Charlie and Marlowe are pursued by a man made of shadow in this intricate offering from J.M. Miro.

It is easy to fall in love with Miro’s characters as they traverse a slightly sinister estate house in a moody Scottish landscape…where children from all over the world with mysterious powers have gathered. The line between good and evil is blurred as Victorian Britain heads towards a collision with the dark underworld. Bonus: This book contains the best railway fight scene I’ve ever read. – Liv

Bomb Shelter

Mary Laura Philpott, author of I Miss You When I Blink, returns with a beautiful memoir that meanders and weaves through the wilds of being a person. Philpott examines our true relationship to media— how it comforts us in bizarre little ways. She travers the scope of our attachment to the weird little living things around us.
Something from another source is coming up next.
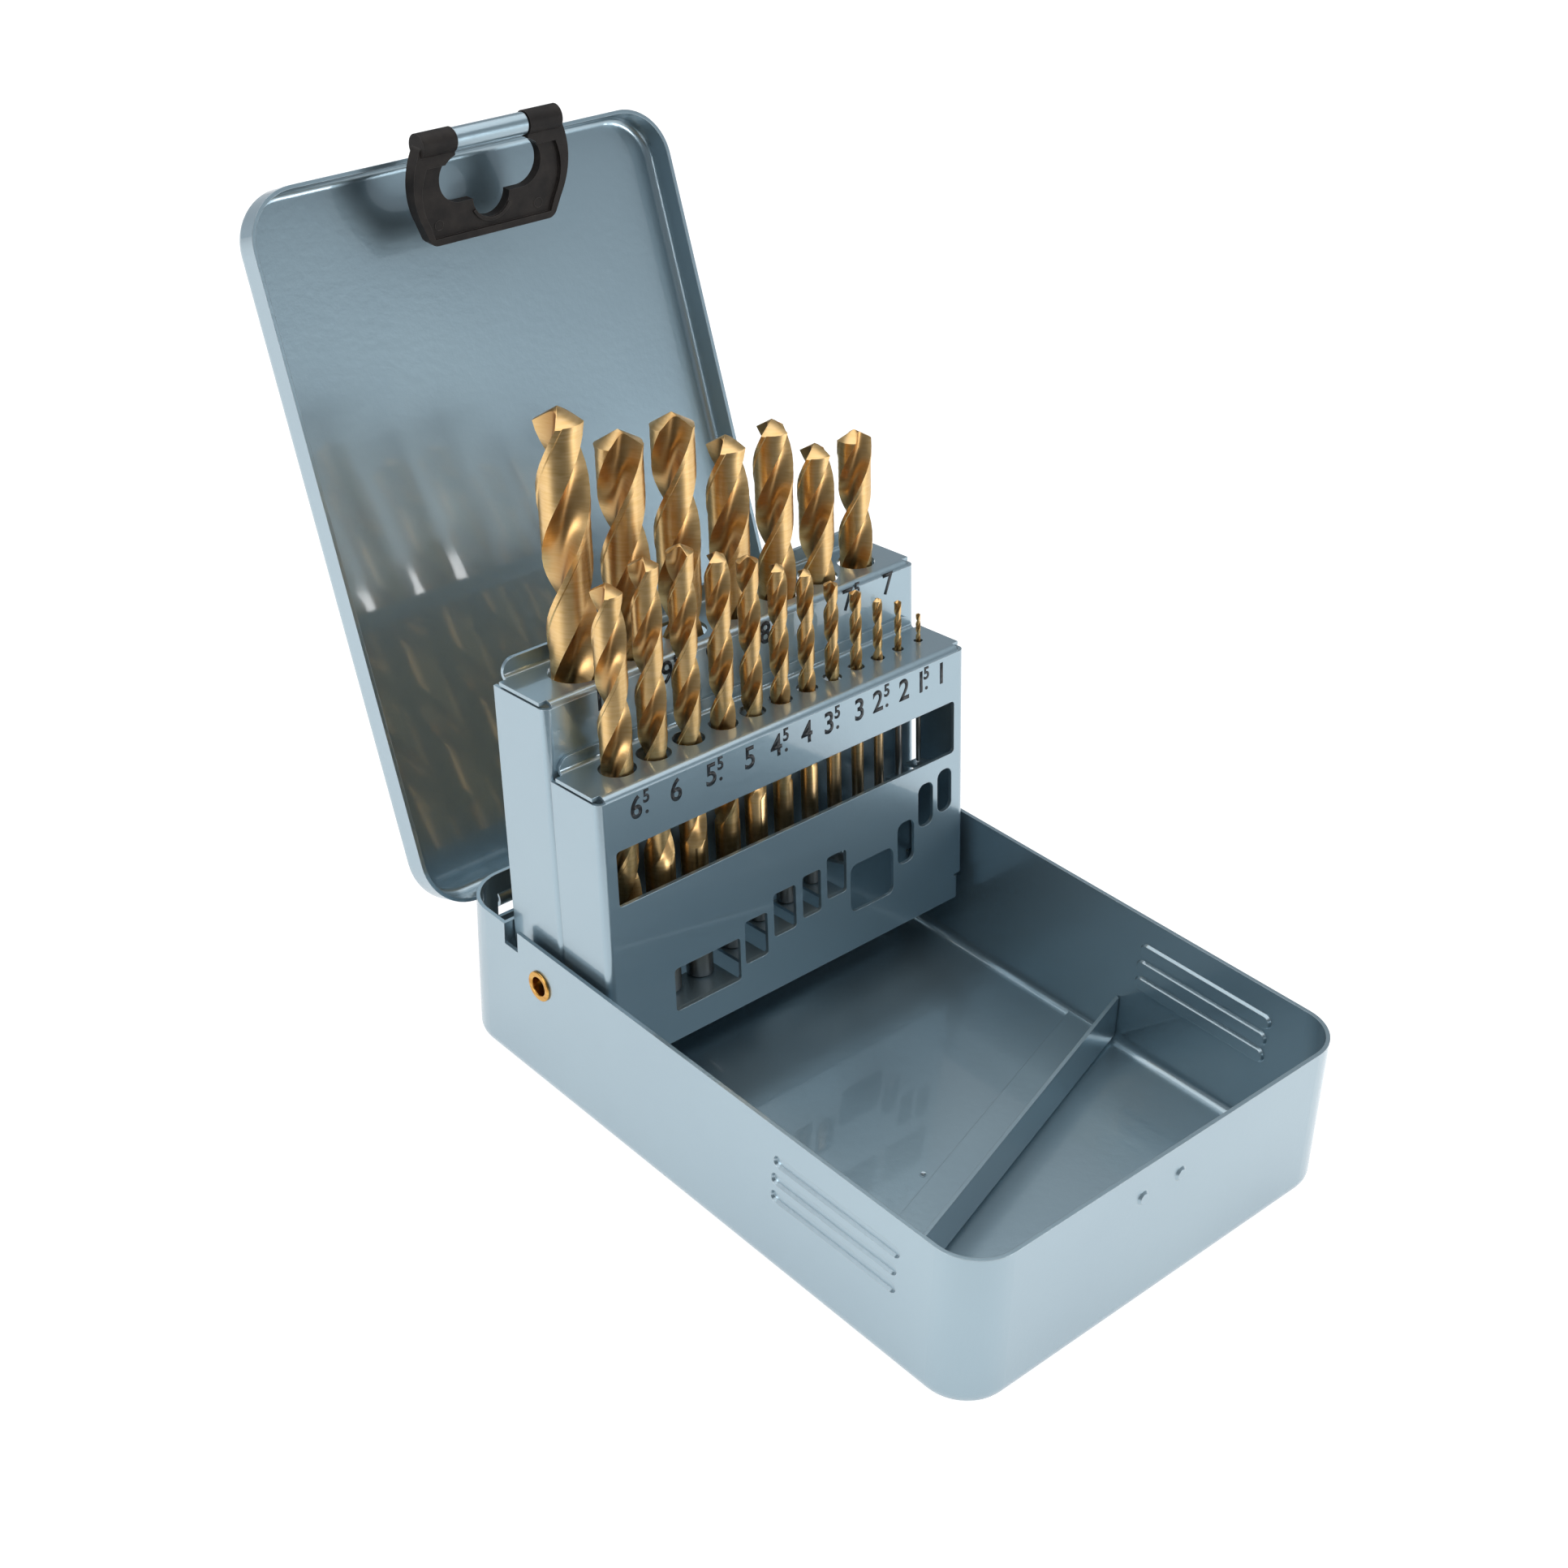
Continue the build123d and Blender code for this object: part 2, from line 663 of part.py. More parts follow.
def front_seat(diameter, shelf):
    """Height at which a small drill stands on the shelf of that name."""
    if shelf in rising_shelves:
        return rising_shelves[shelf][2]
    if shelf in hanging_shelves:
        return hanging_seat(hanging_shelves[shelf], diameter)
    return small_seat_height


racked = [(d, x, length, front_row, front_seat(d, shelf)) for d, x, length, shelf in front_drills]
racked += [(d, x, length, rear_row, rear_bottom) for d, x, length in rear_drills]
for diameter, x, length, row, seat in racked:
    radius = diameter / 2
    tip = radius / tan(radians(point_angle / 2))
    chamfer_size = shank_chamfer * diameter
    foot = rack_frame.from_local_coords((x * row_spread, row, seat + seat_gap))
    with BuildPart() as drill:
        with BuildSketch(Plane(foot, x_dir=rack_frame.x_dir, z_dir=-rack_frame.y_dir)):
            with BuildLine():
                Polyline(
                    (0, 0),
                    (radius - chamfer_size, 0),
                    (radius, chamfer_size),
                    (radius, length - tip),
                    (0, length),
                    close=True,
                )
            make_face()
        revolve(axis=Axis(foot, rack_frame.z_dir))
    name = f"drill_{diameter:.1f}mm".replace(".", "_")
    drill.part.label = name
    export_step(drill.part, f"parts/{name}.step")
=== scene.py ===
"""Finishes, drills and studio for a folding steel case that holds nineteen twist drills.

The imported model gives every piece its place. This script dresses the sheet steel in enamel, grinds
the drills, prints the size marks, details the hanger and sets the case in a white studio.
"""

from __future__ import annotations

import json
import logging
import math
from collections.abc import Iterator
from contextlib import contextmanager
from dataclasses import dataclass
from enum import Enum

import bpy
import numpy as np
from bpy.types import Material, Node, NodeSocket, NodeTree, Object
from mathutils import Matrix, Vector

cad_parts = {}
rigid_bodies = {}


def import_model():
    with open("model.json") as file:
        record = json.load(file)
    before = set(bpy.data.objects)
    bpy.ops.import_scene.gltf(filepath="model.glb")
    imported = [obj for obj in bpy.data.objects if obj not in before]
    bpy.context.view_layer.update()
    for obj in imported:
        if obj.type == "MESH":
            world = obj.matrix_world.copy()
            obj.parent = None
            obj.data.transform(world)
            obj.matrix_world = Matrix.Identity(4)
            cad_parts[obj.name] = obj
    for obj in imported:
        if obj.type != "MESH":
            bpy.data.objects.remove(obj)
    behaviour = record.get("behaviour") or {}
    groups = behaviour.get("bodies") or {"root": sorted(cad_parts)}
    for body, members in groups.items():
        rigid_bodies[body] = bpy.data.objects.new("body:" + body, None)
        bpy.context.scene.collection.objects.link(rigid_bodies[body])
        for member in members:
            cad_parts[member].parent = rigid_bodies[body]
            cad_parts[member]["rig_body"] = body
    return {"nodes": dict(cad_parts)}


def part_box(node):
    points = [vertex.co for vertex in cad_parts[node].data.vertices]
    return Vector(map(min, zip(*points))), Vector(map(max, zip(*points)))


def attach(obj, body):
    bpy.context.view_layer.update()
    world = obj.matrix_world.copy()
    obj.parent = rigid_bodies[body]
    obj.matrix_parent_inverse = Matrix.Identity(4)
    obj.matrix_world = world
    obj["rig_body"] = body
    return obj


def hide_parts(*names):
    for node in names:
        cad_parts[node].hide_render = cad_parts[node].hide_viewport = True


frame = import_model()
log = logging.getLogger("drill_case")

MM = 0.001
IMAGE_SIDE = 1932
MERGE_DISTANCE = 0.001 * MM
FULL_TURN = 2 * math.pi
QUARTER_TURN = math.radians(90)

# The rack leans back on its pivot; everything on it is placed in its own frame
RACK_LEAN = math.radians(4.5)
RACK_UP = Vector((0.0, math.sin(RACK_LEAN), math.cos(RACK_LEAN)))
RACK_BACK = Vector((0.0, math.cos(RACK_LEAN), -math.sin(RACK_LEAN)))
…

She finds fantastic throughlines to tie stories together and picks just the perfect, most hilarious and most painful anecdotes to explain her relationship to the world around her. The result is a true marvel of humor and hope. – Liv

The Last White Man

Mohsin Hamid’s gift for exploring deep and complex issues in original ways is on full display with The Last White Man. Anders wakes up one morning to find that his skin has turned dark. At first, as he navigates this new self, he only tells his girlfriend, Oona. As reports of similar transformations around the land become more and more frequent, Anders reveals himself to family and friends, forcing everyone to grapple with old prejudices as they reexamine their relationships with one another. The brilliance of this book is the way in which Hamid explores a full range of human emotions as he brings his characters together, envisioning a hopeful future of empathy and understanding.